Need to think about that narrative.
A good way to tell whether you've found a good frontier is to answer the question "why should the 20th employee join your company when they could go to Google and get more money and prestige."
- answer needs to be you're creating some kind of monopoly business
- early business driven by the quality of the people involved
Hard to know what makes for ideal culture
- want to be in the middle of constant-nihilism to cultish dogmatism
- robust culture is one which people have something in common that distinguishes them quite sharply from the rest of the world
- if core people share relevant and unique philosophy about something important you're onto something
- need to strike balance between athlete (fighters, competitors) and nerds (creators)
- lack of diversity in people worked well at the outset
- whenever there's any doubt, there's no doubt: don't hire
- in the short term most start ups fail internally, not externally
- great advice on hiring engineers
- the beginning of things is incredibly important
- founding said to last from first hires to first capital raise
- also, founding is as long as 0 to 1 in place, 1 to n is execution
2 x 2 matrix of people and structure
- equity is one of the key ways to align people in a start up
- as equity division occurs, key to think about how to get all stakeholders aligned so company can succeed
- whether founders are aligned with each other dominates. If in sync, can move on to rest of the equation. If not, will blow up the company
- good relationships amongst founders tend to drive a company's success
- founders who do interact with VCs don't necessarily do that early on
- first get founders together and get working
- then angel investment
- profits go back to LPs as return
- VCs take a cut: 2-and-20 is typical. Annual management fee of 2% plus 20% gains
- VC works on power law dynamic. Bad go to zero, mediocre do 1x and great companies do 3-10x.

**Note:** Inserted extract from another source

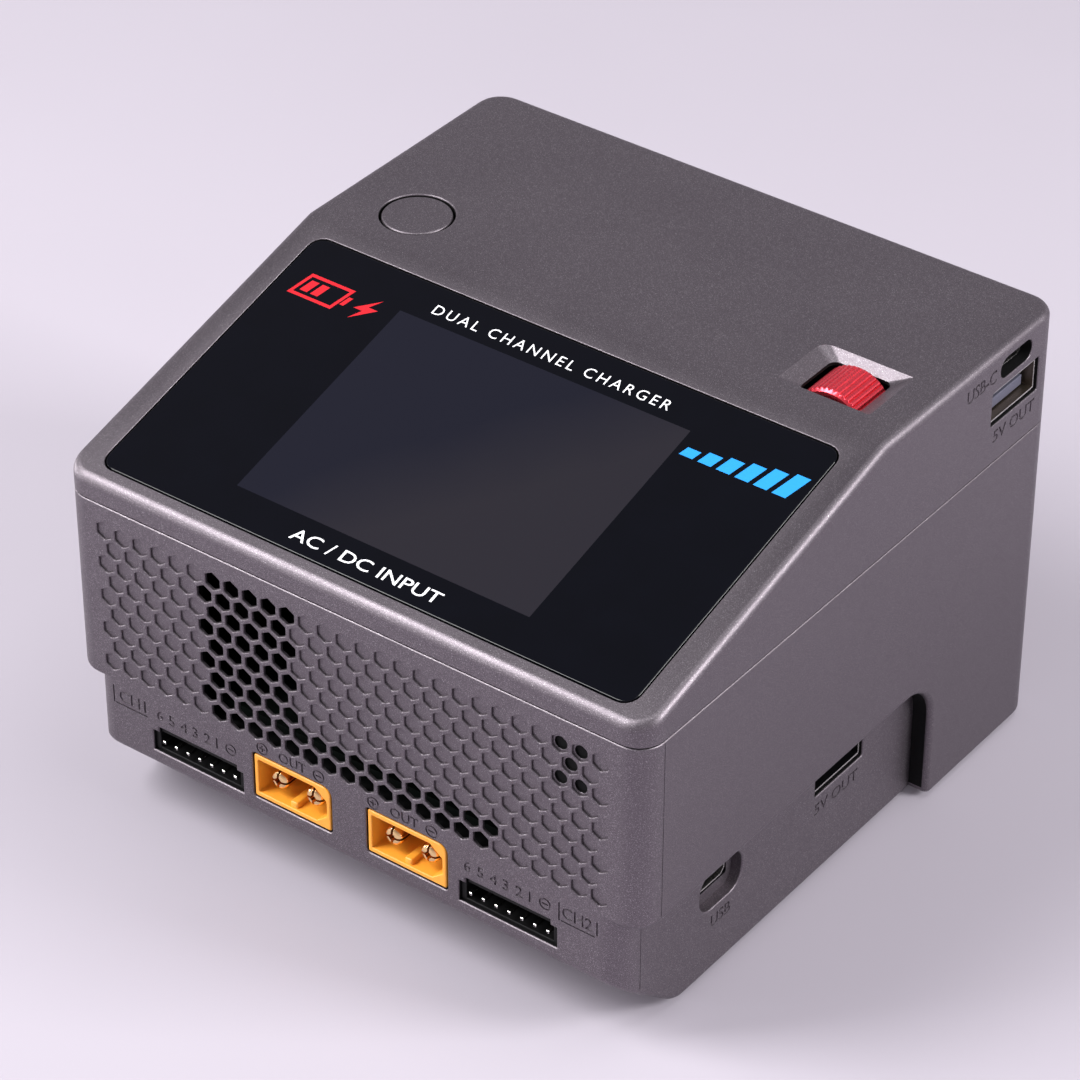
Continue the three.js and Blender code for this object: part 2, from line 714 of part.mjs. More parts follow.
// Hub, shaft and pitched blades.
function fanRotor() {
  const { x, z, front, depth, bore, hub, blades } = FAN;
  const back = front + depth;
  const shaft = prism('y', ring(x, z, 1.5, 12), front + 4, back - 0.6);
  const blade = (i) => {
    const geometry = new THREE.BoxGeometry(1.1, 11, bore - hub);
    geometry.rotateZ(0.7).translate(0, 0, (bore + hub) / 2 - 0.6).rotateY((i * 2 * Math.PI) / blades);
    return toSolid(geometry.translate(x, front + 6.7, z));
  };
  const all = Array.from({ length: blades }, (_, i) => blade(i));
  return join(prism('y', ring(x, z, hub, 24), front + 1, back - 3), shaft, ...all);
}

// Holes that clear the front screw posts.
function postHoles(low) {
  const front = POSTS.filter(([, y]) => y < DEPTH / 2);
  return join(...front.map(([x, y]) => prism('z', ring(x, y, POST.radius + 0.4), low - 1, low + BOARD + 1)));
}

function mainBoard() {
  const low = MAIN_BOARD_Z;
  return cut(prism('z', rectangle(-50, 4, 50, 90, 1), low, low + BOARD), postHoles(low));
}

function supplyBoard() {
  const low = SUPPLY_BOARD_Z;
  return cut(prism('z', rectangle(-54.4, 3.8, 54.4, 80, 2.5, 2.5, 1, 1), low, low + BOARD), postHoles(low));
}

const supplyTop = SUPPLY_BOARD_Z + BOARD + 0.05;
const mainTop = MAIN_BOARD_Z + BOARD + 0.05;

// A closed frame with a middle leg, and the coil around that leg.
function transformerCore() {
  const windows = [-1, 1].map((side) => centred(10 + side * 9.6, supplyTop + 12, 7, 15));
  return prism('y', [centred(10, supplyTop + 12, 34, 24)], 49, 61).subtract(prism('y', windows, 48, 62));
}

function transformerWinding() {
  const coil = withHole(centred(10, 55, 25.4, 25.4, 2), centred(10, 55, 12.8, 12.8, 0.2));
  return prism('z', coil, supplyTop + 5, supplyTop + 19);
}

function capacitor(y) {
  const r = 9;
  const profile = [
    [0, 0], [r, 0], [r, 21.4], [r - 0.7, 22], [r, 22.6], [r, 25.3], [r - 0.7, 26], [0, 26],
  ];
  const geometry = new THREE.LatheGeometry(profile.map(([u, v]) => new THREE.Vector2(u, v)), 20);
  return toSolid(geometry.rotateX(Math.PI / 2).translate(-30, y, supplyTop));
}

// A finned block: fins rise from a base, seen along y.
function heatsink(left, right, low, high, y0, y1, fins) {
  const base = block(left, right, y0, y1, low, low + 2.5);
  const pitch = (right - left - 1.4) / (fins - 1);
  const fin = (i) => block(left + i * pitch, left + i * pitch + 1.4, y0, y1, low + 1, high);
  return join(base, ...Array.from({ length: fins }, (_, i) => fin(i)));
}

function inductor(x) {
  return prism('z', centred(x, 37, 19, 19, 2), mainTop, mainTop + 11);
}

// ---- Fasteners and feet ----

function foot([x, y]) {
  return prism('z', ring(x, y, FOOT_RADIUS, 24), -FOOT_HEIGHT, 0.8);
}

// Pan head at the bottom with a hexagon socket, shank upwards.
function caseScrew([x, y]) {
  const { radius, headRadius, headHeight } = SCREW;
  const low = POST.shelf - headHeight - 0.1;
  return cut(
    join(
      prism('z', ring(x, y, headRadius, 12), low, low + headHeight),
      prism('z', ring(x, y, radius, 10), low + 1, SPLIT + 1),
    ),
    prism('z', ring(x, y, 1.3, 6), low - 1, low + 1.2),
  );
}

// ---- Materials ----

function finish(color, roughness, metalness) {
  return () => new THREE.MeshStandardMaterial({ color, roughness, metalness });
}

const casing = finish(0x6a6468, 0.45, 0.35);
const blackGlass = finish(0x0b0b0e, 0.08, 0);
const screenGrey = finish(0x2b2c31, 0.3, 0);
const circuit = finish(0x1d4a2c, 0.5, 0.1);
const redMetal = finish(0xb01a2a, 0.35, 0.8);
const steel = finish(0xb8b8b4, 0.3, 1);
const gold = finish(0xd9a54a, 0.25, 1);
const orangeNylon = finish(0xf0a020, 0.45, 0);
const blackPlastic = finish(0x151516, 0.5, 0);
const greyTongue = finish(0x8d93a8, 0.5, 0);
const rubber = finish(0x1a1a1a, 0.9, 0);
const ferrite = finish(0x2e2c2b, 0.7, 0.1);
const copper = finish(0xb46a35, 0.4, 0.9);
const sleeve = finish(0x22263c, 0.35, 0.1);
const aluminium = finish(0xa9abad, 0.4, 1);

// ---- Assembly ----

function mesh(name, geometry, material) {
  const made = new THREE.Mesh(geometry, material());
  made.name = name;
  return made;
}

function solidMesh(name, solid, material) {
  return mesh(name, toGeometry(solid), material);
}

function displayGroup() {
  const placed = new THREE.Group();
  placed.position.set(0, 0, FRONT_EDGE);
  placed.rotation.x = slopeAngle;
  placed.add(
    mesh('display_glass', displayGlass(), blackGlass),
    mesh('lcd_module', lcdModule(), screenGrey),
    mesh('display_board', displayBoard(), circuit),
  );
  return placed;
}

// A shell and its two pins, with the plus pin on the left as seen from the mouth.
function connectorGroup(names, x, y, z, turn) {
  const placed = new THREE.Group();
  placed.position.set(x, y, z);
  placed.rotation.z = turn;
  placed.add(solidMesh(names[0], connectorShell(), orangeNylon));
  [-1, 1].forEach((side, i) => {
    const pin = solidMesh(names[i + 1], bulletPin(), gold);
    pin.position.x = (side * OUTPUT.pinGap) / 2;
    placed.add(pin);
  });
  return placed;
}

function frontConnectors() {
  return [-1, 1].flatMap((side, i) => {
    const n = i + 1;
    const x = side * BALANCE.x;
    const names = [`output_shell_${n}`, `output_pin_plus_${n}`, `output_pin_minus_${n}`];
    return [
      connectorGroup(names, side * OUTPUT.x, 0.1, OUTPUT.z, 0),
      solidMesh(`balance_shell_${n}`, balanceShell(x), blackPlastic),
      solidMesh(`balance_pins_${n}`, balancePins(x), steel),
    ];
  });
}

function powerInputs() {
  const pinNames = ['ac_pin_line', 'ac_pin_neutral', 'ac_pin_earth'];
  const dcNames = ['dc_input_shell', 'dc_pin_plus', 'dc_pin_minus'];
  return [
    solidMesh('ac_inlet', acInlet(), blackPlastic),
    ...acPinPlaces().map((place, i) => solidMesh(pinNames[i], acPin(place), steel)),
    connectorGroup(dcNames, DC_INPUT.x, PANEL.face - 0.1, DC_INPUT.z, Math.PI),
  ];
}

const group = new THREE.Group();
group.position.set(0, -DEPTH / 2, FOOT_HEIGHT);
group.add(
  solidMesh('top_cover', topCover(), casing),
  solidMesh('lower_housing', lowerHousing(), casing),
  solidMesh('rear_panel', rearPanel(), casing),
  displayGroup(),
  solidMesh('power_button', powerButton(), casing),
  solidMesh('button_switch', buttonSwitch(), blackPlastic),
  solidMesh('thumb_wheel', thumbWheel(), redMetal),
  solidMesh('wheel_axle', wheelAxle(), steel),
  solidMesh('wheel_cradle', wheelCradle(), blackPlastic),
  solidMesh('wheel_encoder', wheelEncoder(), blackPlastic),
  solidMesh('control_board', controlBoard(), circuit),
  solidMesh('buzzer', buzzer(), blackPlastic),
  ...frontConnectors(),
  solidMesh('usb_a_top_shell', usbAShell(USB_A_TOP), steel),
  solidMesh('usb_a_top_tongue', usbATongue(USB_A_TOP, USB_A_TOP.z - 2.2), greyTongue),
  solidMesh('usb_a_side_shell', usbAShell(USB_A_SIDE), steel),
  solidMesh('usb_a_side_tongue', usbATongue(USB_A_SIDE, USB_A_SIDE.z + 0.1), blackPlastic),
  solidMesh('usb_c_shell', usbCShell(), steel),
  solidMesh('usb_c_tongue', usbCTongue(), blackPlastic),
  solidMesh('usb_board', usbBoard(), circuit),
  solidMesh('micro_usb_shell', microUsbShell(), steel),
  solidMesh('micro_usb_tongue', microUsbTongue(), blackPlastic),
  ...powerInputs(),
  solidMesh('fan_frame', fanFrame(), blackPlastic),
  solidMesh('fan_rotor', fanRotor(), blackPlastic),
  solidMesh('main_board', mainBoard(), circuit),
  solidMesh('power_supply_board', supplyBoard(), circuit),
  solidMesh('transformer_core', transformerCore(), ferrite),
  solidMesh('transformer_winding', transformerWinding(), copper),
  solidMesh('mains_capacitor_1', capacitor(46), sleeve),
  solidMesh('mains_capacitor_2', capacitor(67), sleeve),
  solidMesh('heatsink_1', heatsink(30, 50, supplyTop, 48, 38, 76, 5), aluminium),
  solidMesh('heatsink_2', heatsink(-28, 28, mainTop, 25.5, 54, 84, 9), aluminium),
  solidMesh('inductor_1', inductor(-19), ferrite),
  solidMesh('inductor_2', inductor(19), ferrite),
  ...FEET.map((place, i) => solidMesh(`foot_${i + 1}`, foot(place), rubber)),
  ...POSTS.map((place, i) => solidMesh(`case_screw_${i + 1}`, caseScrew(place), steel)),
);

export default group;
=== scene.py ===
"""A two-channel balance battery charger on a pale studio floor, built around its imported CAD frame.

Shapes are made in casing millimetres: x across, y back from the front face and z up from the
casing's underside. place() moves them into the row frame, in metres.
"""
from math import acos, atan2, cos, hypot, pi, radians, sin, sqrt, tan

import bmesh
import bpy
from mathutils import Matrix, Vector


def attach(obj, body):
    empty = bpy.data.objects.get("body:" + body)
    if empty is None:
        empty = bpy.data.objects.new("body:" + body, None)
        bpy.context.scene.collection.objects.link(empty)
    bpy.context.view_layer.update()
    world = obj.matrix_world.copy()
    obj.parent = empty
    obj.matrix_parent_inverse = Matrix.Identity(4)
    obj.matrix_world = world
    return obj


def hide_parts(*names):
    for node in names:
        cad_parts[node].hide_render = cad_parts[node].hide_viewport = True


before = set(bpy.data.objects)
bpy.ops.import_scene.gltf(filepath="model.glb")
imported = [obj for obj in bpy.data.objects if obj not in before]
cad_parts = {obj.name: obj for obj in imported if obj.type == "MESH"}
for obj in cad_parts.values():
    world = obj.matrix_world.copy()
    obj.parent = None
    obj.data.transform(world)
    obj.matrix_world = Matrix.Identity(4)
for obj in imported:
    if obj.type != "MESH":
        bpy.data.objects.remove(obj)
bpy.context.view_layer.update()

# ---- Casing sizes in millimetres ----
WIDTH, DEPTH, HEIGHT, FOOT = 114.2, 113.2, 80.8, 0.8
SIDE = WIDTH / 2  # the side faces are at x = SIDE and -SIDE
WALL, SPLIT = 2.2, 59.7
FRONT_RADIUS, REAR_RADIUS = 4.6, 5.0
FRONT_EDGE, SLOPE_END = 63.8, 62.3
TOP_ROUND = 1.5
GRIP_HALF, GRIP_TOP, GRIP_END, GRIP_RADIUS = 53.5, 24.7, 80.9, 7.9
CHIN_HEIGHT, CHIN_DEPTH, CHIN_CURVE = 12.0, 14.5, 6.0
HEEL, LOWER_ROUND = 1.4, 1.0
SLOPE = atan2(HEIGHT - FRONT_EDGE, SLOPE_END)
TAN, COS, SIN = tan(SLOPE), cos(SLOPE), sin(SLOPE)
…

- given power law dynamics, VC asks "is there a reasonable scenario where our stake in this company will be worth more than the whole fund?"
- flat rounds are driven by people who think they might get a 2x return from an investment
- given power law dynamics, where a company is one the power J curve can matter more than % equity stake
- better off being 100th employee at Google than average venture-backed CEO in last decade
- trend to power law dynamics will continue, not just in VC but across economy
- VCs suffer short term bias like everyone else
- jokes are helpful in pitch
- need two goals: raise right amount of capital, and keep control of the enterprise
- can't change partner/VC: think carefully about this is target VCs
- operating expenses for one year x 1.5 and ask for that
- higher valuations aren't always in your interest
- playing to audience is important. Need to psychoanalyse, try to understand from their perspective
- must pitch early in the day
- keep choices simple
- remember, no VC needs to do your deal, inertia is against deal
- VC have own biases and motivations, question is how can exploit them to mutual advantage
- junior people need to make deals to make their career, so contrary to popular wisdom do pitch them
- affirmative arguments to senior people weak, therefore must sell fear of loss
- they don't want to loose a good deal to a competitor
- pitch when you don't need money
- average financing takes 3 months, so don't pitch when you have 6 months in the bank
- if you are CEO you are salesman and half your job is selling
- every quarter Larry Ellison pitches Wall Street on why should not sell Oracle
- don't do this for that
- your market is different
- problem + solution = money
- tell a story: logos, ethos (your character), pathos
- need a deck because it's emailed around: it is fundamentally a means to present data within a narrative that people read by themselves
- help junior analyst with info rich deck
- have the deck there but try to have a real conversation as soon as possible
- put files in a data room
Distribution (sales, marketing, advertising)
- the best product does not necessarily win
- customer lifetime value: CLV
- average revenue per user (per month): ARPU
- retention rate (monthly, decay function): or r
- average customer lifetime: 1 / (1-r)
- cost per acquisition
CLV = ARPU + gross margin + average customer lifetime
- is CLV > CPA
Pg. 67 salary figures
- methods of distribution vital: great distribution can differentiate
Complex sales ($1M - $100M deal size):
- government and large financial institutions
- traveling CEO-salesman, eg SpaceX or Palantir
In person sales ($10K - $100K deal size):
- more cookie cutter
- have to figure out how to build a scalable process and a sales team
Missing section in the middle size
- bottom up, inside sales?
- marketing and advertising creative but competitive industries
- goal is to figure out which segments grow faster
- probably won't have multiple equal distribution channels
- distribution is also about selling company to employees and investors
- PR and media relevant as well: especially for investors and employees
- can't ignore distribution
- on raising, once valued at $30M should have full time person whose job it is to find prospective investors
2 x 2 matrix
Compete with computers > work with computers
Compete against China > work with China
Computer value increasingly software, not hardware. For example shift to cloud
Marc Andreessen: at a16z we do things that are based on software.
What important truth do very few people agree with you on? Correct answer is a secret.
Business context: what great company is no one starting? Should be many possible answers to start a great company.
Spectrum of secrets: accepted conventions through to mysteries.
What important truth do people not agree with you on? Focus on the big secrets that are true. They do exist, just hard to find.
Hard but solvable problems exist (secrets).
- important ones are big and true (ignore small and false)
- secrets about people and secrets about nature
Basic challenge is to find things that are hard but doable.
The road isn't infinite. It's possible that, just around the corner, there's a secret gate leading to a secret road. Take the hidden paths.
Notes on War mentality and competition
- you become your enemies: choose them wisely
- if you can't beat them, merge. Only fight if you will win.
Determinate vs indeterminate future
- 2x2 matrix
- optimism pessimism
- design and strategic plans important for startups in determinate/optimistic world view
Analysis of energy / resource problem for this century
Having a plan is key
To have successful startup must have good answers or good plan to getting answers to:
- mimesis and competition
Further look at energy market
Sales works best when disguised.
If you want advice, ask for money. If you want money, ask for advice. Political version is affirm no interest in running for President. Acquisition version is declaring will never sell the company.
To raise money have to find people who have opinions that dovetail with your mission.
Look at stem cell
Look at AI
Founders: inverted bell curve of extremely opposite traits?
A look at mythology and power structures as it relates it founders.
Build something that if you don't build it, it will never get built. (ala Elon Musk SpaceX: if Elon doesn't try to reach Mars no one else would).